With a sitar and tabla in the background, this was more a romantic melody than an 'item' number. You almost wonder what Padma Khanna is doing in such a track. However, 'Pyaar Tujhe Aisa Karungi Sanam' is among Asha Bhosle's finest numbers. The music was more traditional, yes, but Khanna's dress code was Western. The cabaret queen pulled out yet another titillating dance number.

'Raat Haseen Hai Pyaar Jawaan Hai' – Garibi Hatao (1973)

The film was called Garibi Hatao, or Remove Poverty. The film clearly did not succeed in its stated goal, seeing the poverty still prevalent in India, but Khanna surely enriched the men around her even with a sedate (by her standards) performance.

'Goom Gayi' – Anokhi Ada (1973)

Cabaret is often for the urban rich, but that does not mean rural India is averse to this form of entertainment. She may not be skimpily dressed here, but Khanna sure showed her anokhi ada (unique act) in this rural track from Anokhi Ada.

'Aisi Sham Na Kabhi Aayi Hai' – Veeru Ustad (1977)

An unheralded film with Dara Singh in the lead, not much is known about this film save for this peppy number featuring Padma Khanna and Prema Narayan. Watch out for the shenanigans of Joginder and the other villains who have nothing but lust in their eyes with the two damsels swaying around them.

'Pardey Main Kya Karein' – Teen Eekay (1979)

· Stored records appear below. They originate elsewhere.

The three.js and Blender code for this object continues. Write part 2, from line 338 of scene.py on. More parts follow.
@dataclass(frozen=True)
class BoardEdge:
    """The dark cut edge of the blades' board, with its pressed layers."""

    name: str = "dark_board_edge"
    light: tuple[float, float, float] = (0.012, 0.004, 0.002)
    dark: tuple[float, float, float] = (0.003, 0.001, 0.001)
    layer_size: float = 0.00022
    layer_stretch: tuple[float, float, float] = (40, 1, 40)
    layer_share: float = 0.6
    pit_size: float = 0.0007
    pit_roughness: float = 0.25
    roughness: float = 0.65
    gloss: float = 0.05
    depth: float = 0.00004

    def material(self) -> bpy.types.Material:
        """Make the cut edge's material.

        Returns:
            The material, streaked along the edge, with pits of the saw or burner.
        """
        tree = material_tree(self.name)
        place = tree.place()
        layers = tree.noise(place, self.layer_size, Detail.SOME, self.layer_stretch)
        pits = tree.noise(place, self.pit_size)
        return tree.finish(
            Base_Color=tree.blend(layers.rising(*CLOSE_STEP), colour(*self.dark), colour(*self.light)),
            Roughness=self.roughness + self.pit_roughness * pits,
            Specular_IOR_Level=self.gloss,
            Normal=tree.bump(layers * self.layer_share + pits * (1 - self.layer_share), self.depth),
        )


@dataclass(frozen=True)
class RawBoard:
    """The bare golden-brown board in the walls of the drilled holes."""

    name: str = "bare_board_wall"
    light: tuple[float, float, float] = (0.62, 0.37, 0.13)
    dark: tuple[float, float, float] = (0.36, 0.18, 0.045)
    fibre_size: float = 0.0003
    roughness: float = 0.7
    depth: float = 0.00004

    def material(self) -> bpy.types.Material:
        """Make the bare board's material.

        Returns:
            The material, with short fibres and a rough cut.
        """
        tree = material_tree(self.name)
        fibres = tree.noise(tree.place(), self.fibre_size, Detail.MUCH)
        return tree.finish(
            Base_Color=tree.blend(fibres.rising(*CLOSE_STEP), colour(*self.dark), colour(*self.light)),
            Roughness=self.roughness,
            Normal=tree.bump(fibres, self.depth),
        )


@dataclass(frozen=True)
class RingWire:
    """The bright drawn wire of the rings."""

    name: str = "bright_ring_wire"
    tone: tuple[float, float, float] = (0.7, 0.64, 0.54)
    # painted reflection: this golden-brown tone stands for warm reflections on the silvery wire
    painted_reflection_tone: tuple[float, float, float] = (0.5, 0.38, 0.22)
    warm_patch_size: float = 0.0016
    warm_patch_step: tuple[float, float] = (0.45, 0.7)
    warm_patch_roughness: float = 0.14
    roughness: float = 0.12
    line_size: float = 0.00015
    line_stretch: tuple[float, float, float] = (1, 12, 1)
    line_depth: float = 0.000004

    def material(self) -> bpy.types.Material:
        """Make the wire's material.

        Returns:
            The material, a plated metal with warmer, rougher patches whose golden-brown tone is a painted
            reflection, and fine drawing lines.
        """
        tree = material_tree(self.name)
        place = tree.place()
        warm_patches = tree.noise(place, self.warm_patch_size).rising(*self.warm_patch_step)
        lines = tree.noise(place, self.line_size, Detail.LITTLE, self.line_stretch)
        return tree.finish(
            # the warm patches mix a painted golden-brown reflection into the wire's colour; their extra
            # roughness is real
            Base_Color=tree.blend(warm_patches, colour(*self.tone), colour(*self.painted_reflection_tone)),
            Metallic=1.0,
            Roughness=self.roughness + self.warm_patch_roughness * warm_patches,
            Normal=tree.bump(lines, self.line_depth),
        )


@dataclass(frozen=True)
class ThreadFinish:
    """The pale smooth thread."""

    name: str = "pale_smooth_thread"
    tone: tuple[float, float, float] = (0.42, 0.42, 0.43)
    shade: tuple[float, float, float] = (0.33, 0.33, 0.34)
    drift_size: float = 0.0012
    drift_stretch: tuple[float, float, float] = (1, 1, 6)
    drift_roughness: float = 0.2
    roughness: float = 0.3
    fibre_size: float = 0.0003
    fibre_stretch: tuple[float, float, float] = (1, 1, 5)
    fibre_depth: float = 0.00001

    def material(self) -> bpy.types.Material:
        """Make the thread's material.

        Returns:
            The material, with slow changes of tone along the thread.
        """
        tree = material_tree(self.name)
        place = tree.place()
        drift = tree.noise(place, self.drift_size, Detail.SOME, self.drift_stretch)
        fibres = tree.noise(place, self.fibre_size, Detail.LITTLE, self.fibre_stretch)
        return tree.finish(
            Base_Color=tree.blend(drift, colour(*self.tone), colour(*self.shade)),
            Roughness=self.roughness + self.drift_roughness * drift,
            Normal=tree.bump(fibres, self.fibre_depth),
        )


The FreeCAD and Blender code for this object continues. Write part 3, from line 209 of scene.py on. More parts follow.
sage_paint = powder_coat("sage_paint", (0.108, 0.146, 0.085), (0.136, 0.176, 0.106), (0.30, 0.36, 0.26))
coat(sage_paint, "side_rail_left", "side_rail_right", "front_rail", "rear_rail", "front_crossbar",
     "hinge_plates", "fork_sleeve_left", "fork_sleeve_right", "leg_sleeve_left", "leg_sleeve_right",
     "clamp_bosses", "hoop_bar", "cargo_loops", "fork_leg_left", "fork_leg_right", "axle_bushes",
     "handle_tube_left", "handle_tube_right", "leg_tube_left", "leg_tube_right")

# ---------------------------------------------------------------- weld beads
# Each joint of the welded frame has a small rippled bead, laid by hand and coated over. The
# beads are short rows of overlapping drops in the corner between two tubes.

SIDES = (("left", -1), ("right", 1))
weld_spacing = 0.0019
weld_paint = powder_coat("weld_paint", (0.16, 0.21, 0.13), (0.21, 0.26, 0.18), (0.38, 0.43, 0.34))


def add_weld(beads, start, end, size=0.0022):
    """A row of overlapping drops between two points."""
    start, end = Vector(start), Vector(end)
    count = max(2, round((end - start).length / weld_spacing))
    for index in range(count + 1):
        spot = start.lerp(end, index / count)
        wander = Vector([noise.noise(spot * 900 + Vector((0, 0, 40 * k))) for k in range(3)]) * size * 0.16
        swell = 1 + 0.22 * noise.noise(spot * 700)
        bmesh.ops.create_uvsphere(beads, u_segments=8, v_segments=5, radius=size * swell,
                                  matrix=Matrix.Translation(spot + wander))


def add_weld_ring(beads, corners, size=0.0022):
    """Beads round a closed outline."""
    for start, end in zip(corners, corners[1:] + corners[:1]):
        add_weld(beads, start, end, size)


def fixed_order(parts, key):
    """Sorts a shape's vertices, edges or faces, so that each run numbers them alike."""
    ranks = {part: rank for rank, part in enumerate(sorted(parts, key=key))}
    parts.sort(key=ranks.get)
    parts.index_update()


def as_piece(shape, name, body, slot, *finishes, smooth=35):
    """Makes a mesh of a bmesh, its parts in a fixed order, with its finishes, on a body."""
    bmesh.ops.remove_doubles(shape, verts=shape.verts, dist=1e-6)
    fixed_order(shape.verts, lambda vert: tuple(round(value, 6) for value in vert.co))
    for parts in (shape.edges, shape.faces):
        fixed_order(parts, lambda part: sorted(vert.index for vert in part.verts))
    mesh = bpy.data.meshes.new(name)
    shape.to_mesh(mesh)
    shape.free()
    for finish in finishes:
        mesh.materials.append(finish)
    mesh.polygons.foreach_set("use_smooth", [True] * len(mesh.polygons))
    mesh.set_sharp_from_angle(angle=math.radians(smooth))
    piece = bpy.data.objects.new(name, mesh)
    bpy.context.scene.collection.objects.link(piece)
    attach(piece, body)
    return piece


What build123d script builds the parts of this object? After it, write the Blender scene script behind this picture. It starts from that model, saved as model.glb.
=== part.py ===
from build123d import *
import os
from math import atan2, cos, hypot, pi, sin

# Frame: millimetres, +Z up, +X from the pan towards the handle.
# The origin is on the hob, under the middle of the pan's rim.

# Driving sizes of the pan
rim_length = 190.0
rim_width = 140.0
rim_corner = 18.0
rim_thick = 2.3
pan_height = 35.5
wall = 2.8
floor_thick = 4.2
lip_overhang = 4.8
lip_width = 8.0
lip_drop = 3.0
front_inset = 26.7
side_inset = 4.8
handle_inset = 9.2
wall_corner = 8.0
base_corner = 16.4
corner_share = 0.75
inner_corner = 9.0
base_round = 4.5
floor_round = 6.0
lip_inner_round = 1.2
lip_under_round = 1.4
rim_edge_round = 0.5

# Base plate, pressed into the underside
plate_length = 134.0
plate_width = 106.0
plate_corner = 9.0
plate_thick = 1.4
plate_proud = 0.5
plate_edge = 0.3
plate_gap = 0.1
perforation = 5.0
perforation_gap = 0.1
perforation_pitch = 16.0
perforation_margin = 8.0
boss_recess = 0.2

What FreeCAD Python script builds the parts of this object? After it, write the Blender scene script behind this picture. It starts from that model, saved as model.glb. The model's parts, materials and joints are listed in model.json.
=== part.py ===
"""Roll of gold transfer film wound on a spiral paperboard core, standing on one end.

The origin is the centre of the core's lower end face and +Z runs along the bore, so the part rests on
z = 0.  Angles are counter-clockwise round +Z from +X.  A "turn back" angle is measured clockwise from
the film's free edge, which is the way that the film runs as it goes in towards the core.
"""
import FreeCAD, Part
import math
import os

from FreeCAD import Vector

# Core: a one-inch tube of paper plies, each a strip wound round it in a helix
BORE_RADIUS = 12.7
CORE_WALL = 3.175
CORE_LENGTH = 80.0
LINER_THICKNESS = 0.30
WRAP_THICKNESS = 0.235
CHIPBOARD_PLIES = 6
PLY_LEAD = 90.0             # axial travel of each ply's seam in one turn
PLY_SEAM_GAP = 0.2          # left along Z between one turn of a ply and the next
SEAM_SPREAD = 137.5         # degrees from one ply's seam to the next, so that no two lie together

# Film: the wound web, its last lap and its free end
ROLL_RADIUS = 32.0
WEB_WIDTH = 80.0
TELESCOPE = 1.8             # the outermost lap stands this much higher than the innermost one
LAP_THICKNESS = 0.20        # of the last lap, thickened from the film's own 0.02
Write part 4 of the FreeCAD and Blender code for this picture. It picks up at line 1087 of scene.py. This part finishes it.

Joginder's antics here would have had even Jesus crossing himself. Joginder did his funny acts, but Padma Khanna's kinky winks and seductive lip biting simply melted your heart.

'Qadar Toone Na Jaani' – Noorie (1979)

Mujra was considered the bastion of Rekha, but Padma Khanna managed to dish out one of her own in the Farooq Shaikh and Poonam Dhillon-starrer. It would be unfair, of course, to compare the song and the lyrics to the golden tracks of Umrao Jaan, which came two years later, but Khanna looked goregous in her desi avatar. Connoisseurs of mujra would perhaps give this track a thumbs down, but as the title suggests, only die-hard Khanna fans knew her true worth.

'Hai Raat Pyaasi' – Chatpatee (1983)

Just have a look at this track and you will know why the film was called Chatpatee, which means spicy. There were not too many leading ladies in Hindi cinema then who justified the 'spicy' billing. Well, some things are best watched silently.